Twin minimax probability machine for pattern classification.

We propose a new distribution-free Bayes optimal classifier, called the twin minimax probability machine (TWMPM), which combines the benefits of both minimax probability machine(MPM) and twin support vector machine (TWSVM). TWMPM tries to construct two nonparallel hyperplanes such that each hyperplane separates one class samples with maximal probability, and is distant from the other class samples simultaneously. Moreover, the proposed TWMPM can control the misclassification error of samples in a worst-case setting by minimizing the upper bound on misclassification probability. An efficient algorithm for TWMPM is first proposed, which transforms TWMPM into concave fractional programming by applying multivariate Chebyshev inequality. Then the proposed TWMPM is reformulated as a pair of convex quadric programming (QP) by proper mathematical transformations. This guarantees TWMPM to have global optimal solution and be solved simply and effectively. In addition, we develop also an iterative algorithm for the proposed TWMPM. By comparing the two proposed algorithms theoretically, it is easy to know that the convex quadric programming algorithm is with lower computation burden than iterative algorithm for the TWMPM. A linear TWMPM version is first built, and then we show how to exploit mercer kernel to obtain nonlinear TWMPM version.

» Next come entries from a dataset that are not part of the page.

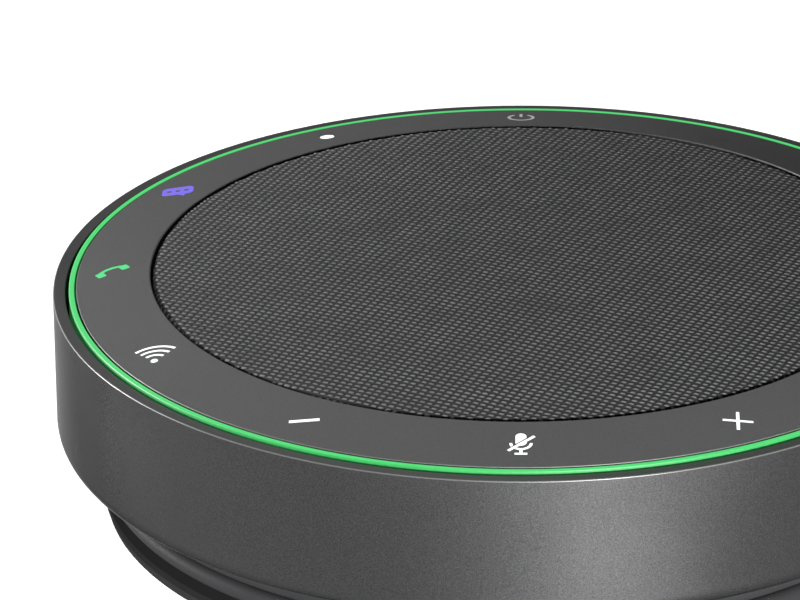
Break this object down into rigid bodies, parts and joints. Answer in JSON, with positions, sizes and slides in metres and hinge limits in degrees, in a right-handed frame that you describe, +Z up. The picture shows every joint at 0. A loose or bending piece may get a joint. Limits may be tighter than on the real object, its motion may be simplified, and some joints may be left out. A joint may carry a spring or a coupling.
{
  "type": "conference speakerphone",
  "caption": "Round desk speakerphone with a woven grille, a sloping ring of lit push keys, a lit outer ring and a USB lead wound in a groove under its body.",
  "frame": {"origin": "centre of the face the unit stands on", "axes": "+Z up through the grille, -Y towards the user, on the side of the mute key"},
  "size_m": [0.1324, 0.1325, 0.0358],
  "materials": {
    "grey_shell": "satin dark grey with a fine metallic grain",
    "grey_ring": "satin grey, very fine texture",
    "lit_green": "lit diffuser",
    "grille_cloth": "coarse two-tone woven grille cloth",
    "black_plastic": "fine matte moulding",
    "black_rubber": "matte rubber",
    "label": "blank matte label",
    "cable_jacket": "satin cable jacket",
    "plug_moulding": "soft matte moulding",
    "plug_metal": "drawn steel shell",
    "circuit_board": "solder mask",
    "silicone": "matte silicone",
    "steel": "plain plated steel",
    "battery_wrap": "shrink wrap",
    "ribbon": "polyimide film",
    "ferrite": "sintered ferrite",
    "foam": "closed-cell foam",
    "spider_cloth": "resin-stiffened cloth",
    "copper": "enamelled winding",
    "cone_paper": "pressed paper",
    "lit_white": "lit light guide",
    "lit_green_key": "lit light guide",
    "lit_red": "lit light guide",
    "lit_violet": "lit light guide"
  },
  "bodies": {
    "unit": {"outer_housing": "grey_shell", "light_ring": "lit_green", "button_ring": "grey_ring", "grille_fabric": "grille_cloth", "grille_frame": "black_plastic", "cable_drum": "black_plastic", "base_plate": "black_plastic", "foot_ring": "black_rubber", "label_plate": "label", "cable_gland": "black_rubber", "usb_cable": "cable_jacket", "plug_body": "plug_moulding", "plug_shell": "plug_metal", "key_board": "circuit_board", "switch_mat": "silicone", "main_board": "circuit_board", "shield_can": "steel", "battery_pack": "battery_wrap", "board_ribbon": "ribbon", "antenna_board": "circuit_board", "microphone_1": "black_rubber", "microphone_2": "black_rubber", "microphone_3": "black_rubber", "microphone_4": "black_rubber", "chassis": "black_plastic", "speaker_chamber": "black_plastic", "yoke": "steel", "magnet": "ferrite", "pole_plate": "steel", "speaker_basket": "steel", "speaker_surround": "black_rubber", "speaker_gasket": "foam", "spider": "spider_cloth", "base_screw_1": "steel", "base_screw_2": "steel", "base_screw_3": "steel", "base_screw_4": "steel", "speaker_screw_1": "steel", "speaker_screw_2": "steel", "speaker_screw_3": "steel"},
    "cone": {"speaker_cone": "cone_paper", "dust_cap": "cone_paper", "voice_coil": "copper"},
    "key_mute_body": {"key_mute": "lit_white"},
    "key_volume_up_body": {"key_volume_up": "lit_white"},
    "key_link_body": {"key_link": "lit_white"},
    "key_end_call_body": {"key_end_call": "lit_red"},
    "key_battery_body": {"key_battery": "lit_white"},
    "key_power_body": {"key_power": "lit_white"},
    "key_shortcut_body": {"key_shortcut": "lit_white"},
    "key_meeting_body": {"key_meeting": "lit_violet"},
    "key_answer_body": {"key_answer": "lit_green_key"},
    "key_wireless_body": {"key_wireless": "lit_white"},
    "key_volume_down_body": {"key_volume_down": "lit_white"}
  },
  "joints": [
    {"name": "cone_slide", "type": "slide", "parent": "unit", "child": "cone", "axis": [0, 0, 1], "range_m": [-0.001, 0.001], "stiffness_N_per_m": 1500, "deforming": ["speaker_surround", "spider"]},
    {"name": "key_mute_press", "type": "slide", "parent": "unit", "child": "key_mute_body", "axis": [0, 0, -1], "range_m": [0, 0.0003], "stiffness_N_per_m": 1200},
    {"name": "key_volume_up_press", "type": "slide", "parent": "unit", "child": "key_volume_up_body", "axis": [0, 0, -1], "range_m": [0, 0.0003], "stiffness_N_per_m": 1200},
    {"name": "key_link_press", "type": "slide", "parent": "unit", "child": "key_link_body", "axis": [0, 0, -1], "range_m": [0, 0.0003], "stiffness_N_per_m": 1200},
    {"name": "key_end_call_press", "type": "slide", "parent": "unit", "child": "key_end_call_body", "axis": [0, 0, -1], "range_m": [0, 0.0003], "stiffness_N_per_m": 1200},
    {"name": "key_battery_press", "type": "slide", "parent": "unit", "child": "key_battery_body", "axis": [0, 0, -1], "range_m": [0, 0.0003], "stiffness_N_per_m": 1200},
    {"name": "key_power_press", "type": "slide", "parent": "unit", "child": "key_power_body", "axis": [0, 0, -1], "range_m": [0, 0.0003], "stiffness_N_per_m": 1200},
    {"name": "key_shortcut_press", "type": "slide", "parent": "unit", "child": "key_shortcut_body", "axis": [0, 0, -1], "range_m": [0, 0.0003], "stiffness_N_per_m": 1200},
    {"name": "key_meeting_press", "type": "slide", "parent": "unit", "child": "key_meeting_body", "axis": [0, 0, -1], "range_m": [0, 0.0003], "stiffness_N_per_m": 1200},
    {"name": "key_answer_press", "type": "slide", "parent": "unit", "child": "key_answer_body", "axis": [0, 0, -1], "range_m": [0, 0.0003], "stiffness_N_per_m": 1200},
    {"name": "key_wireless_press", "type": "slide", "parent": "unit", "child": "key_wireless_body", "axis": [0, 0, -1], "range_m": [0, 0.0003], "stiffness_N_per_m": 1200},
    {"name": "key_volume_down_press", "type": "slide", "parent": "unit", "child": "key_volume_down_body", "axis": [0, 0, -1], "range_m": [0, 0.0003], "stiffness_N_per_m": 1200}
  ]
}
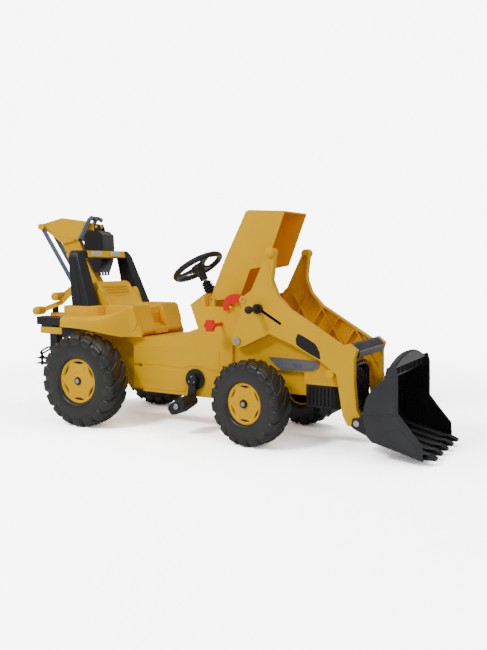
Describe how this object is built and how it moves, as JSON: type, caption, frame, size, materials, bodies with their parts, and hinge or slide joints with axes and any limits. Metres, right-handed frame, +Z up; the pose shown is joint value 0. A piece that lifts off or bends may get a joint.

The computation complexity for QP algorithm of TWMPM is in the same order as the traditional twin support vector machine (TWSVM). Experiments are carried out on three databases: UCI benchmark database, a practical application database and an artificial database. With low computation complexity and fewer parameters, experiments show the feasibility and effectiveness of the proposed TWMPM and its QP algorithm.